# [The task]
Restate each entry word for word, leaving nothing out.

[Stored data entries]
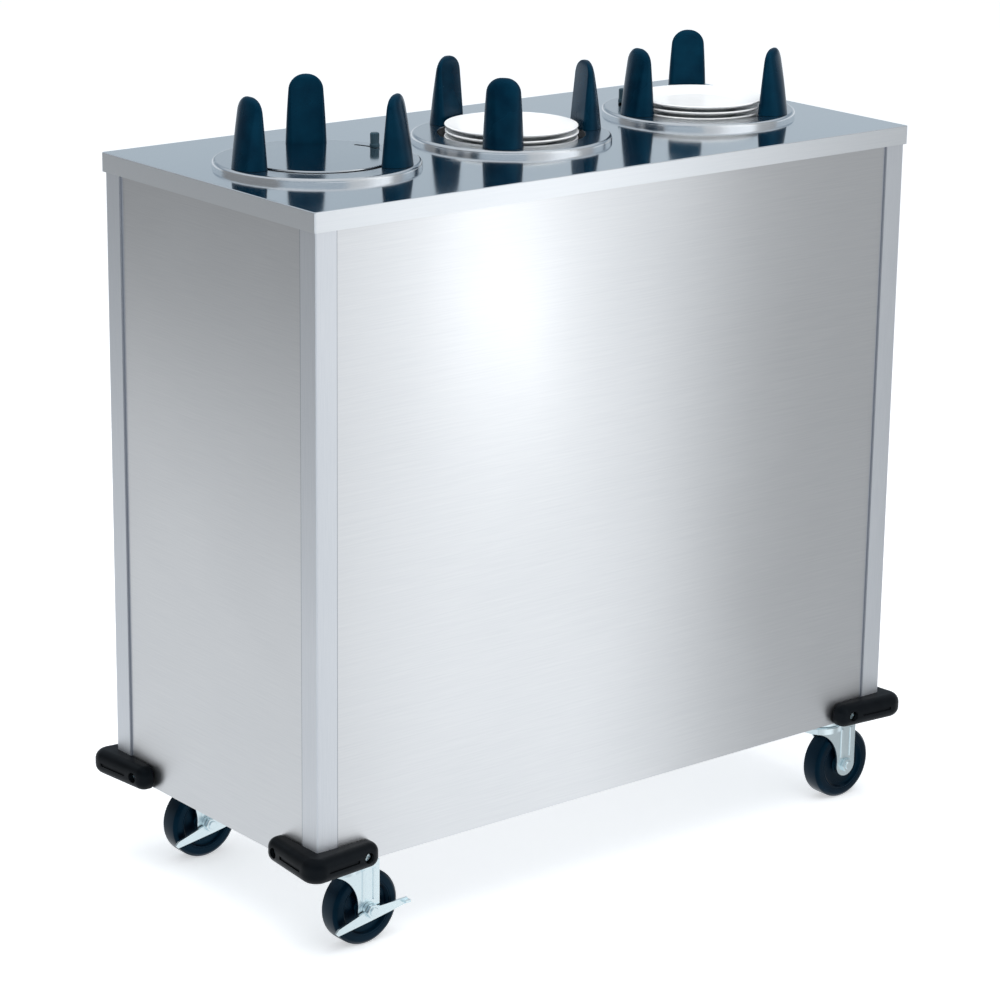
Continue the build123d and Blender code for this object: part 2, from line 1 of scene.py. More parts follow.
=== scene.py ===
# %% [markdown]
# # A plate dispenser cart in brushed stainless steel
#
# This notebook dresses a finished CAD model for the camera. The model arrives as a fixed frame:
# every sheet, caster and carrier already has its place, its size and its joints. What Blender adds
# is what the eye looks for, such as the grain of the sheet steel, the deep satin of the plastic
# guides, coil springs with real wire, china with a glaze, and rubber that looks moulded.
#
# We work in metres, with Z up, and the front panel faces -Y.

# %% Load the frame
import math
import bmesh
import bpy
from mathutils import Matrix, Vector


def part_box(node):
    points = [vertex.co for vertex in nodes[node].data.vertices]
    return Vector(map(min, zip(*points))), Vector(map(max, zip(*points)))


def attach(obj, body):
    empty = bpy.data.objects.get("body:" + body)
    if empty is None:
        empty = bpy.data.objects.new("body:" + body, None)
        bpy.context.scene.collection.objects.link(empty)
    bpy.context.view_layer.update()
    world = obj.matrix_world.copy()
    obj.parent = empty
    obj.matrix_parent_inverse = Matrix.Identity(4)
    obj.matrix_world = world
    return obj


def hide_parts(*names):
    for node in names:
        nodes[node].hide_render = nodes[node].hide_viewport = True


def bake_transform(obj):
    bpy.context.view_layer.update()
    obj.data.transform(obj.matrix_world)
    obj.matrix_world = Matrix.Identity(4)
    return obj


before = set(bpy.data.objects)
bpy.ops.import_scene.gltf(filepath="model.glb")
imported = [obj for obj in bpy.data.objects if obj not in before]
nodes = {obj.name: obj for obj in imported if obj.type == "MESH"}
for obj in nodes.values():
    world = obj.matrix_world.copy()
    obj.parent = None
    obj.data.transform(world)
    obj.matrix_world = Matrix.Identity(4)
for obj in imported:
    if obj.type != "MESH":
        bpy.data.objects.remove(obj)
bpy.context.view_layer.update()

# %% [markdown]
# ## The camera
#
# The photograph was taken from the left of the front panel, a little above the deck. A camera is
# easiest to reason about as an orbit: a direction round the cart, a height above the horizon, a
# distance and a lens. We build its three axes from those angles and place it on them.

# %% Set up the camera
CAMERA_AZIMUTH = math.radians(-39.12)
CAMERA_ELEVATION = math.radians(16.69)
CAMERA_ROLL = math.radians(0.764)
CAMERA_DISTANCE = 4.557
CAMERA_SLIDE = (-0.0159, -0.0712)
CAMERA_AIM = Vector((0, 0, 0.55))
SENSOR = 36.0
LENS = 3.390 * SENSOR


def orbit_axes(azimuth, elevation, roll):
    """The camera's right, up and backward directions for a place on the orbit."""
    flat = math.cos(elevation)
    back = Vector((math.sin(azimuth) * flat, -math.cos(azimuth) * flat, math.sin(elevation)))
    level = Vector((math.cos(azimuth), math.sin(azimuth), 0))
    rise = back.cross(level)
    right = level * math.cos(roll) + rise * math.sin(roll)
    return right, back.cross(right), back


right, up, back = orbit_axes(CAMERA_AZIMUTH, CAMERA_ELEVATION, CAMERA_ROLL)
camera = bpy.data.objects.new("camera", bpy.data.cameras.new("camera"))
bpy.context.scene.collection.objects.link(camera)
camera.matrix_world = Matrix((right, up, back)).transposed().to_4x4()
camera.location = CAMERA_AIM + back * CAMERA_DISTANCE + right * CAMERA_SLIDE[0] + up * CAMERA_SLIDE[1]
camera.data.sensor_width = SENSOR
camera.data.lens = LENS
camera.data.clip_end = 100
bpy.context.scene.camera = camera
print("camera at", [round(value, 3) for value in camera.location])

# %% [markdown]
# ## The studio
#
# Polished metal has almost no colour of its own: it shows the room. So a picture of stainless
# steel is really a picture of cards. A white floor carries the cart, and the room behind it is a
# cool grey that the mirror-like deck picks up. Two boards stand where the panels look. Each is
# painted with soft light, as a photographer would do with cloth and lamps, and only reflections
# see it. The floor and the overhead lamp are the opposite: they light the cart, but reflections
# don't see them, or they would wash out the panels and the deck. The Standard view keeps the
# whites white, as in a catalogue picture.

# %% Lay the floor and light the room
bpy.context.scene.view_settings.view_transform = "Standard"
FLOOR_REACH = 40.0
ROOM_TONES = (
    (0.00, (0.80, 0.84, 0.88)),
    (0.20, (0.40, 0.47, 0.53)),
    (0.31, (0.18, 0.235, 0.295)),
    (0.50, (0.46, 0.51, 0.56)),
    (1.00, (0.66, 0.69, 0.72)),
)


def show_in_scene(name, data):
    """An object for the mesh, lamp or camera, linked into the scene."""
    thing = bpy.data.objects.new(name, data)
    bpy.context.scene.collection.objects.link(thing)
    return thing


def add_node(tree, kind, **settings):
    node = tree.nodes.new(kind)
    for name, value in settings.items():
        setattr(node, name, value)
    return node


def tone_ramp(tree, value, tones):
    """Colours along a value, from (position, colour) pairs."""
    ramp = add_node(tree, "ShaderNodeValToRGB")
    stops = ramp.color_ramp.elements
    for number, (position, colour) in enumerate(tones):
        stop = stops[number] if number < 2 else stops.new(position)
        stop.position = position
        stop.color = (*colour, 1)
    tree.links.new(value, ramp.inputs["Fac"])
    return ramp.outputs["Color"]


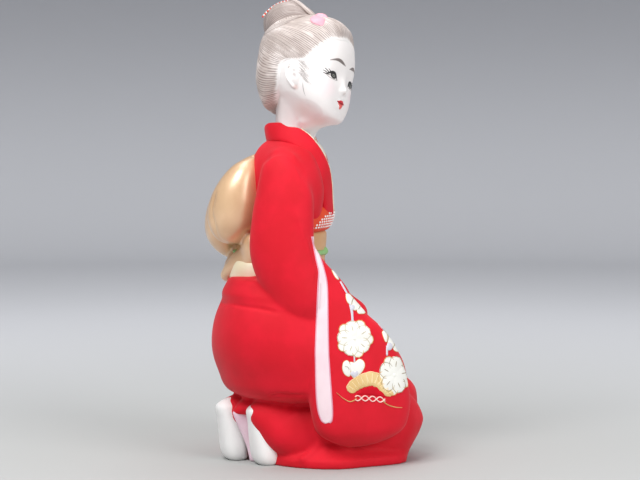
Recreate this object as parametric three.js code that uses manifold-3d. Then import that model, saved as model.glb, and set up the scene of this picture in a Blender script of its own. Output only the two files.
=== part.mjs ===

# [Completed exercise]
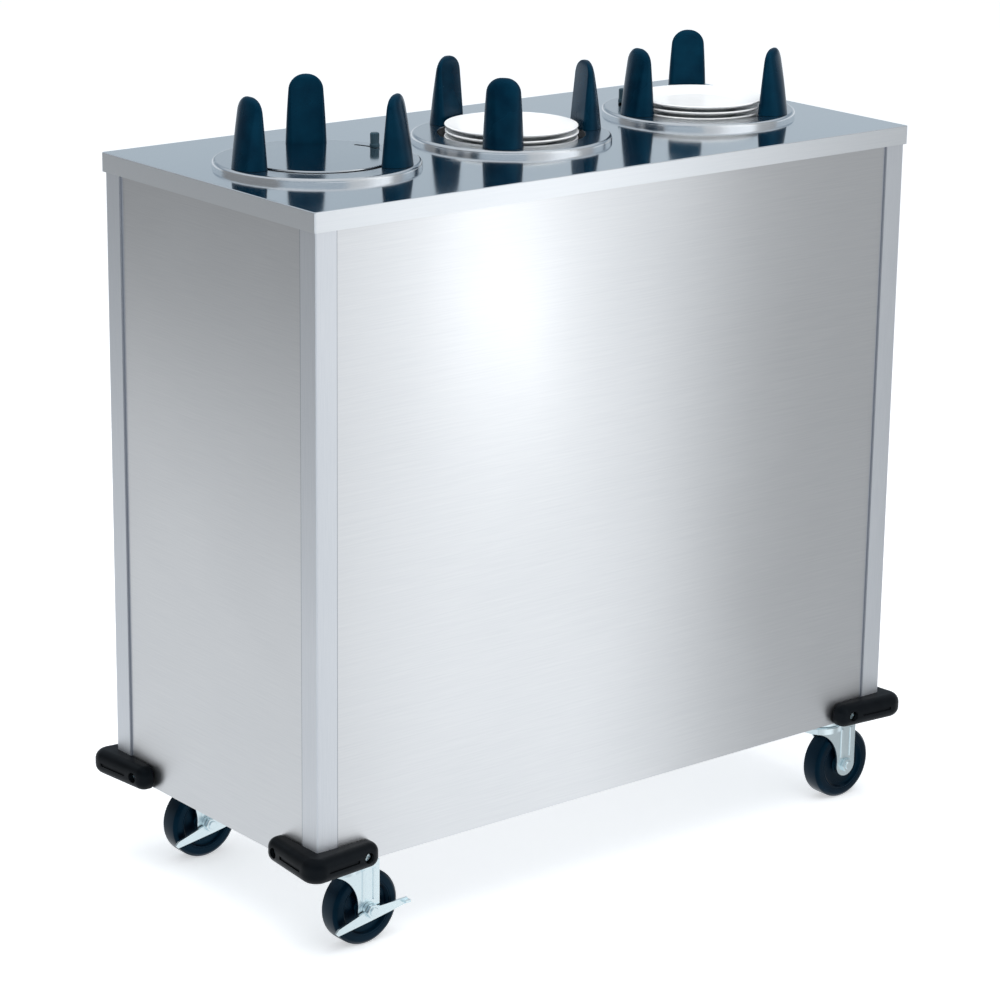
Continue the build123d and Blender code for this object: part 2, from line 1 of scene.py. More parts follow.
=== scene.py ===
# %% [markdown]
# # A plate dispenser cart in brushed stainless steel
#
# This notebook dresses a finished CAD model for the camera. The model arrives as a fixed frame:
# every sheet, caster and carrier already has its place, its size and its joints. What Blender adds
# is what the eye looks for, such as the grain of the sheet steel, the deep satin of the plastic
# guides, coil springs with real wire, china with a glaze, and rubber that looks moulded.
#
# We work in metres, with Z up, and the front panel faces -Y.

# %% Load the frame
import math
import bmesh
import bpy
from mathutils import Matrix, Vector


def part_box(node):
    points = [vertex.co for vertex in nodes[node].data.vertices]
    return Vector(map(min, zip(*points))), Vector(map(max, zip(*points)))


def attach(obj, body):
    empty = bpy.data.objects.get("body:" + body)
    if empty is None:
        empty = bpy.data.objects.new("body:" + body, None)
        bpy.context.scene.collection.objects.link(empty)
    bpy.context.view_layer.update()
    world = obj.matrix_world.copy()
    obj.parent = empty
    obj.matrix_parent_inverse = Matrix.Identity(4)
    obj.matrix_world = world
    return obj


def hide_parts(*names):
    for node in names:
        nodes[node].hide_render = nodes[node].hide_viewport = True


def bake_transform(obj):
    bpy.context.view_layer.update()
    obj.data.transform(obj.matrix_world)
    obj.matrix_world = Matrix.Identity(4)
    return obj


before = set(bpy.data.objects)
bpy.ops.import_scene.gltf(filepath="model.glb")
imported = [obj for obj in bpy.data.objects if obj not in before]
nodes = {obj.name: obj for obj in imported if obj.type == "MESH"}
for obj in nodes.values():
    world = obj.matrix_world.copy()
    obj.parent = None
    obj.data.transform(world)
    obj.matrix_world = Matrix.Identity(4)
for obj in imported:
    if obj.type != "MESH":
        bpy.data.objects.remove(obj)
bpy.context.view_layer.update()

# %% [markdown]
# ## The camera
#
# The photograph was taken from the left of the front panel, a little above the deck. A camera is
# easiest to reason about as an orbit: a direction round the cart, a height above the horizon, a
# distance and a lens. We build its three axes from those angles and place it on them.

# %% Set up the camera
CAMERA_AZIMUTH = math.radians(-39.12)
CAMERA_ELEVATION = math.radians(16.69)
CAMERA_ROLL = math.radians(0.764)
CAMERA_DISTANCE = 4.557
CAMERA_SLIDE = (-0.0159, -0.0712)
CAMERA_AIM = Vector((0, 0, 0.55))
SENSOR = 36.0
LENS = 3.390 * SENSOR


def orbit_axes(azimuth, elevation, roll):
    """The camera's right, up and backward directions for a place on the orbit."""
    flat = math.cos(elevation)
    back = Vector((math.sin(azimuth) * flat, -math.cos(azimuth) * flat, math.sin(elevation)))
    level = Vector((math.cos(azimuth), math.sin(azimuth), 0))
    rise = back.cross(level)
    right = level * math.cos(roll) + rise * math.sin(roll)
    return right, back.cross(right), back


right, up, back = orbit_axes(CAMERA_AZIMUTH, CAMERA_ELEVATION, CAMERA_ROLL)
camera = bpy.data.objects.new("camera", bpy.data.cameras.new("camera"))
bpy.context.scene.collection.objects.link(camera)
camera.matrix_world = Matrix((right, up, back)).transposed().to_4x4()
camera.location = CAMERA_AIM + back * CAMERA_DISTANCE + right * CAMERA_SLIDE[0] + up * CAMERA_SLIDE[1]
camera.data.sensor_width = SENSOR
camera.data.lens = LENS
camera.data.clip_end = 100
bpy.context.scene.camera = camera
print("camera at", [round(value, 3) for value in camera.location])

# %% [markdown]
# ## The studio
#
# Polished metal has almost no colour of its own: it shows the room. So a picture of stainless
# steel is really a picture of cards. A white floor carries the cart, and the room behind it is a
# cool grey that the mirror-like deck picks up. Two boards stand where the panels look. Each is
# painted with soft light, as a photographer would do with cloth and lamps, and only reflections
# see it. The floor and the overhead lamp are the opposite: they light the cart, but reflections
# don't see them, or they would wash out the panels and the deck. The Standard view keeps the
# whites white, as in a catalogue picture.

# %% Lay the floor and light the room
bpy.context.scene.view_settings.view_transform = "Standard"
FLOOR_REACH = 40.0
ROOM_TONES = (
    (0.00, (0.80, 0.84, 0.88)),
    (0.20, (0.40, 0.47, 0.53)),
    (0.31, (0.18, 0.235, 0.295)),
    (0.50, (0.46, 0.51, 0.56)),
    (1.00, (0.66, 0.69, 0.72)),
)


def show_in_scene(name, data):
    """An object for the mesh, lamp or camera, linked into the scene."""
    thing = bpy.data.objects.new(name, data)
    bpy.context.scene.collection.objects.link(thing)
    return thing


def add_node(tree, kind, **settings):
    node = tree.nodes.new(kind)
    for name, value in settings.items():
        setattr(node, name, value)
    return node


def tone_ramp(tree, value, tones):
    """Colours along a value, from (position, colour) pairs."""
    ramp = add_node(tree, "ShaderNodeValToRGB")
    stops = ramp.color_ramp.elements
    for number, (position, colour) in enumerate(tones):
        stop = stops[number] if number < 2 else stops.new(position)
        stop.position = position
        stop.color = (*colour, 1)
    tree.links.new(value, ramp.inputs["Fac"])
    return ramp.outputs["Color"]


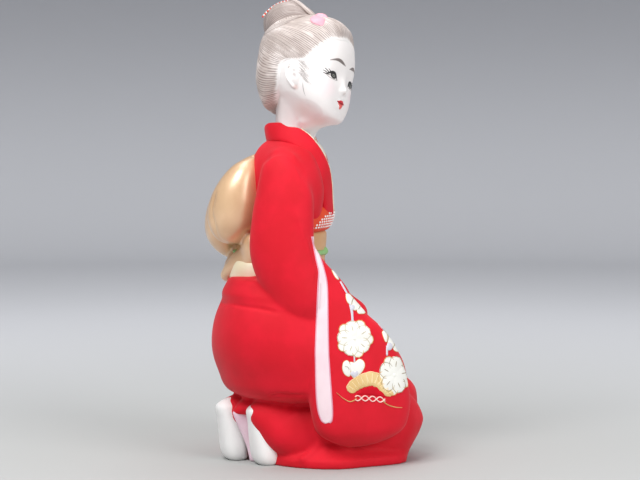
Recreate this object as parametric three.js code that uses manifold-3d. Then import that model, saved as model.glb, and set up the scene of this picture in a Blender script of its own. Output only the two files.
=== part.mjs ===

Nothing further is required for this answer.